Si cette taxe est appliquée, elle va rendre les Etats-Unis nettement moins attrayants pour un certain nombre d’entreprises, surtout si en plus les droits de douane sont, même en partie, annulés.
Troisième risque
Le risque monétaire et de défiance par rapport au dollar, avec un dollar qui s’affaiblit par rapport à beaucoup de devises, comme le montre son évolution par rapport à un panier de devises.

Risque monétaire aussi avec une nouvelle passe d’armes entre Trump et Powell, Trump ayant convoqué ce dernier, hier, à la Maison Blanche.
Powell a réaffirmé sa position et celle de la FED soulignant que lui et ses collègues de la FED « fixeront la politique monétaire, comme l’exige la loi, pour soutenir un emploi maximum et des prix stables et prendront ces décisions en se basant uniquement sur une analyse minutieuse, objective et apolitique ».
Alors que de son côté, l’administration a déclaré que « le président a dit qu’il pensait que le président de la FED commettait une erreur en ne baissant pas les taux d’intérêt, ce qui nous place dans une situation économique désavantageuse par rapport à la Chine et à d’autres pays ».
Les propos de Powell sont en totale adéquation avec les minutes de la dernière réunion de la FED, minutes publiées mercredi.
Il ressort de ces dernières que pour les membres de la FED la situation est tout sauf évidente à appréhender.
En effet, d’après ces minutes, « presque tous les participants » ont évoqué le risque que « l’inflation s’avère plus persistante qu’attendu ». Et d’ajouter, « les es participants ont noté que (le comité de politique monétaire de la FED) pourrait être confronté à des compromis difficiles si l’inflation demeure plus persistante et que, dans le même temps, les prévisions pour la croissance et l’emploi s’affaiblissent ».

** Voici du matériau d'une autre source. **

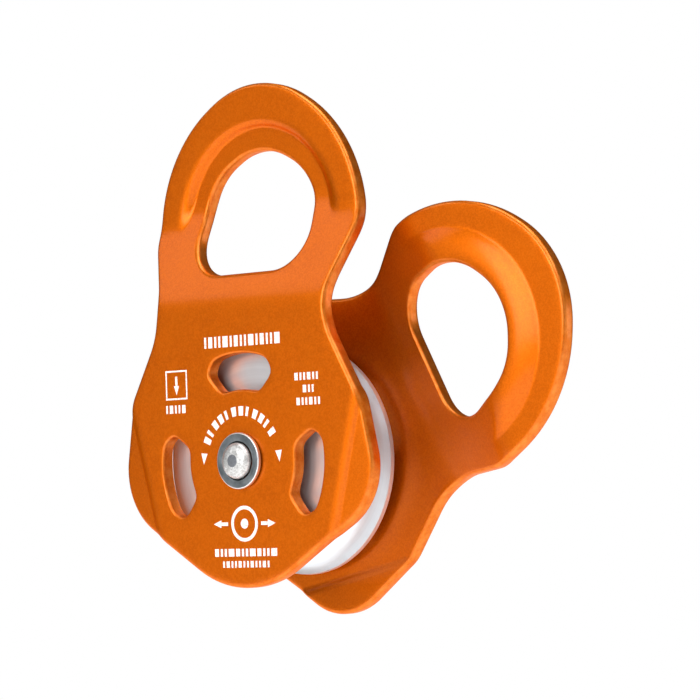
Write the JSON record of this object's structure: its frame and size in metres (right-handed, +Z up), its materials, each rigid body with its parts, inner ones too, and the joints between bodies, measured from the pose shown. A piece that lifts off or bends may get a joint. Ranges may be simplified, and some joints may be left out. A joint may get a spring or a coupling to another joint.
{
  "type": "rope pulley",
  "caption": "Swing-cheek rope pulley: two pressed side plates with carabiner eyes turn on a riveted axle and open to take a rope over the grooved sheave.",
  "frame": {"origin": "centre of the front plate's carabiner eye, on the sheave's middle plane", "axes": "+Z up through the front plate's eye as it hangs, +Y along the axle from the front plate to the rear plate, +X to the side that the rear plate swings open"},
  "size_m": [0.0883, 0.0256, 0.0923],
  "materials": {
    "side_plate": "satin orange anodised, fine grain",
    "sheave": "turned, lightly brushed",
    "bush": "sintered bronze, oil filled",
    "thrust_washer": "natural nylon",
    "sleeve": "ground",
    "axle": "stainless, hammered over at the ends",
    "head_washer": "zinc plated, bright edge",
    "marking": null
  },
  "bodies": {
    "front_plate": {"front_side_plate": "side_plate"},
    "rear_plate": {"rear_side_plate": "side_plate"},
    "axle": {"axle_pin": "axle", "axle_sleeve": "sleeve", "front_head_washer": "head_washer", "rear_head_washer": "head_washer", "front_thrust_washer": "thrust_washer", "rear_thrust_washer": "thrust_washer"},
    "sheave": {"sheave": "sheave", "front_bush": "bush", "rear_bush": "bush"}
  },
  "joints": [
    {"name": "rear_plate_swing", "type": "hinge", "parent": "front_plate", "child": "rear_plate", "pos_m": [0, 0, -0.04], "axis": [0, 1, 0], "continuous": true},
    {"name": "axle_turn", "type": "hinge", "parent": "front_plate", "child": "axle", "pos_m": [0, 0, -0.04], "axis": [0, 1, 0], "continuous": true},
    {"name": "sheave_spin", "type": "hinge", "parent": "axle", "child": "sheave", "pos_m": [0, 0, -0.04], "axis": [0, 1, 0], "continuous": true}
  ]
}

Résultat, et cela a été rappelé depuis lors par plusieurs membres de la FED, « l’incertitude sur les perspectives économiques s’est accrue davantage » et il est dès lors « approprié d’adopter une approche prudente ».
Tout cela confirme que la FED ne va pas modifier ses taux avant la rentrée, pour autant que l’on y voit plus clair dans les droits de douane, ce qui n’est pas gagné.

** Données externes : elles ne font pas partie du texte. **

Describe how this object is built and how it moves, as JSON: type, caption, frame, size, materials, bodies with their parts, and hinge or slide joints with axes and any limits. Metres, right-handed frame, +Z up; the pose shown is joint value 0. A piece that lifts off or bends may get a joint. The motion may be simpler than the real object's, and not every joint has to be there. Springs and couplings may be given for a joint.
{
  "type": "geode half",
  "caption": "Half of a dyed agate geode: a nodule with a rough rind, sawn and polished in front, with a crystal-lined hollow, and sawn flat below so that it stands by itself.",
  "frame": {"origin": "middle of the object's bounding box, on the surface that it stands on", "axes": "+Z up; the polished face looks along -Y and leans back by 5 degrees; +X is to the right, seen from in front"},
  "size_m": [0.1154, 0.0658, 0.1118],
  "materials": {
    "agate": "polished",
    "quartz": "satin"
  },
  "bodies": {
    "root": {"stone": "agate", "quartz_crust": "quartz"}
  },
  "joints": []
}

La publication cet après-midi du Core PCE, attendu en léger recul à 2.5% pour le mois d’avril contre 2.6% en mars, ne va rien changer, car ce chiffre ne tient pas encore réellement compte de la hausse des tarifs douaniers.
Et dernier risque
Celui d’une dégradation plus importante des finances publiques suite à une dégradation plus importante de l’économie américaine et à une défiance qui maintiendrait la pression sur les taux américains.
Le Congressional Budget Office table sur une dette qui s’élèverait à 117 % du PIB au cours de la prochaine décennie, et que les paiements d’intérêts nets s’élèveront à 4 % du PIB.

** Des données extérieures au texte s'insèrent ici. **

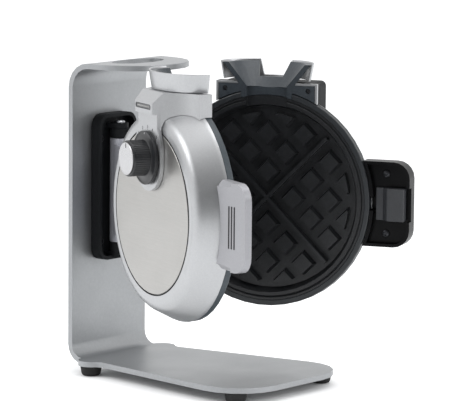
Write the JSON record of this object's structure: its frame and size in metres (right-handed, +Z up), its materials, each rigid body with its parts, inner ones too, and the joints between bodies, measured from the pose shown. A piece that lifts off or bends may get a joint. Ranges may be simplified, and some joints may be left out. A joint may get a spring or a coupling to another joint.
{
  "type": "vertical waffle maker",
  "caption": "Upright waffle maker: two round halves hinged on a C-shaped stand, with a pouring funnel on top, a browning knob and black and silver handles.",
  "frame": {"origin": "on the floor under the feet, in the middle of the open machine's box", "axes": "+X along the base away from the upright plate, +Y across towards the far half, +Z up"},
  "size_m": [0.2924, 0.2457, 0.3035],
  "materials": {
    "satin_aluminium": "satin, fine brushed grain",
    "silver_paint": "silver satin lacquer",
    "brushed_steel": "fine brushed",
    "zinc_steel": "plain bright zinc",
    "black_plastic": "fine satin texture",
    "slate_plastic": "satin",
    "dark_liner": "semi-matt",
    "non_stick": "black non-stick coating",
    "foot_rubber": "matt",
    "smoked_lens": "smoked clear",
    "heater_metal": "oxidised",
    "switch_brown": "moulded phenolic"
  },
  "bodies": {
    "stand": {"stand_frame": "satin_aluminium", "foot_rear_near": "foot_rubber", "foot_rear_far": "foot_rubber", "foot_front_near": "foot_rubber", "foot_front_far": "foot_rubber", "foot_screw_rear_near": "zinc_steel", "foot_screw_rear_far": "zinc_steel", "foot_screw_front_near": "zinc_steel", "foot_screw_front_far": "zinc_steel", "hinge_bracket": "black_plastic", "bracket_screw_1": "zinc_steel", "bracket_screw_2": "zinc_steel", "bracket_screw_3": "zinc_steel", "bracket_screw_4": "zinc_steel", "hinge_pin": "zinc_steel"},
    "near_half": {"near_hinge_arm": "silver_paint", "near_rim": "slate_plastic", "near_grid_plate": "non_stick", "near_heater": "heater_metal", "near_heat_shield": "zinc_steel", "near_housing": "silver_paint", "near_cover_plate": "brushed_steel", "near_funnel": "dark_liner", "near_funnel_screw_1": "zinc_steel", "near_funnel_screw_2": "zinc_steel", "near_spout": "silver_paint", "near_control_tower": "silver_paint", "near_indicator_lens": "smoked_lens", "near_indicator_lamp": "smoked_lens", "near_thermostat": "switch_brown", "near_handle": "silver_paint", "near_handle_screw_1": "zinc_steel", "near_handle_screw_2": "zinc_steel", "catch_hook": "zinc_steel"},
    "knob": {"control_knob": "black_plastic", "knob_cap": "brushed_steel", "knob_shaft": "zinc_steel"},
    "far_half": {"far_hinge_arm_upper": "black_plastic", "far_hinge_arm_lower": "black_plastic", "far_rim": "black_plastic", "far_grid_plate": "non_stick", "far_heater": "heater_metal", "far_heat_shield": "zinc_steel", "far_housing": "silver_paint", "far_cover_plate": "brushed_steel", "far_funnel": "dark_liner", "far_funnel_screw_1": "zinc_steel", "far_funnel_screw_2": "zinc_steel", "far_spout": "silver_paint", "far_tower_wall": "silver_paint", "terminal_cover": "black_plastic", "far_handle": "black_plastic", "far_handle_screw_1": "zinc_steel", "far_handle_screw_2": "zinc_steel"},
    "latch": {"latch_slide": "slate_plastic"}
  },
  "joints": [
    {"name": "near_half_swing", "type": "hinge", "parent": "stand", "child": "near_half", "pos_m": [-0.1282, 0.0075, 0.1735], "axis": [0, 0, 1], "range_deg": [-26, 24]},
    {"name": "far_half_swing", "type": "hinge", "parent": "stand", "child": "far_half", "pos_m": [-0.1282, 0.0075, 0.1735], "axis": [0, 0, 1], "range_deg": [-20, 30]},
    {"name": "knob_turn", "type": "hinge", "parent": "near_half", "child": "knob", "pos_m": [-0.01246, -0.09887, 0.224], "axis": [-0.4067, -0.9135, 0], "range_deg": [-43, 43]},
    {"name": "latch_slide_travel", "type": "slide", "parent": "far_half", "child": "latch", "axis": [0.9397, 0.342, 0], "range_m": [0, 0.004], "stiffness_N_per_m": 400}
  ]
}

Mais ce scénario est basé sur des projections, qui à ce stade, sont sujettes à interrogation, car le CBO estime que les États-Unis connaîtront une croissance économique continue et ininterrompue au cours de la prochaine décennie.
Et deuxième point d’interrogation, les projections actuelles du CBO reposent sur l’hypothèse d’une normalisation de la courbe des rendements au cours de l’année à venir. Elles supposent que le rendement du Trésor à trois mois tombera à 3,2 % et que le rendement à dix ans s’établira à 3,9 %, alors que les deux se situent actuellement à 4,40%.

Dans l’hypothèse où la courbe des taux ne se normalise pas, les États-Unis pourraient se retrouver dans une situation dangereuse où la croissance du PIB nominal resterait durablement inférieure au rendement du Treasury à 10 ans, ce qui signifierait que la dynamique de la dette se détériorerait parce que les paiements d’intérêts seraient supérieurs à la croissance.

Monsieur Keppenne, si je vous comprends bien, il serait dangereux pour les entreprises étrangères de s’installer aux USA au risque de voir taxer leurs revenus de 5% jusqu’à 20%. De combien est l’ISOC en Belgique ? Et la taxation sur la rémunération du travail ? Si Trump n’attire pas la sympathie, perso je trouve que sa politique mercantile plutôt que keynésienne me paraît pas mal. Je pense que ce sera profitable aux US. Cordialement.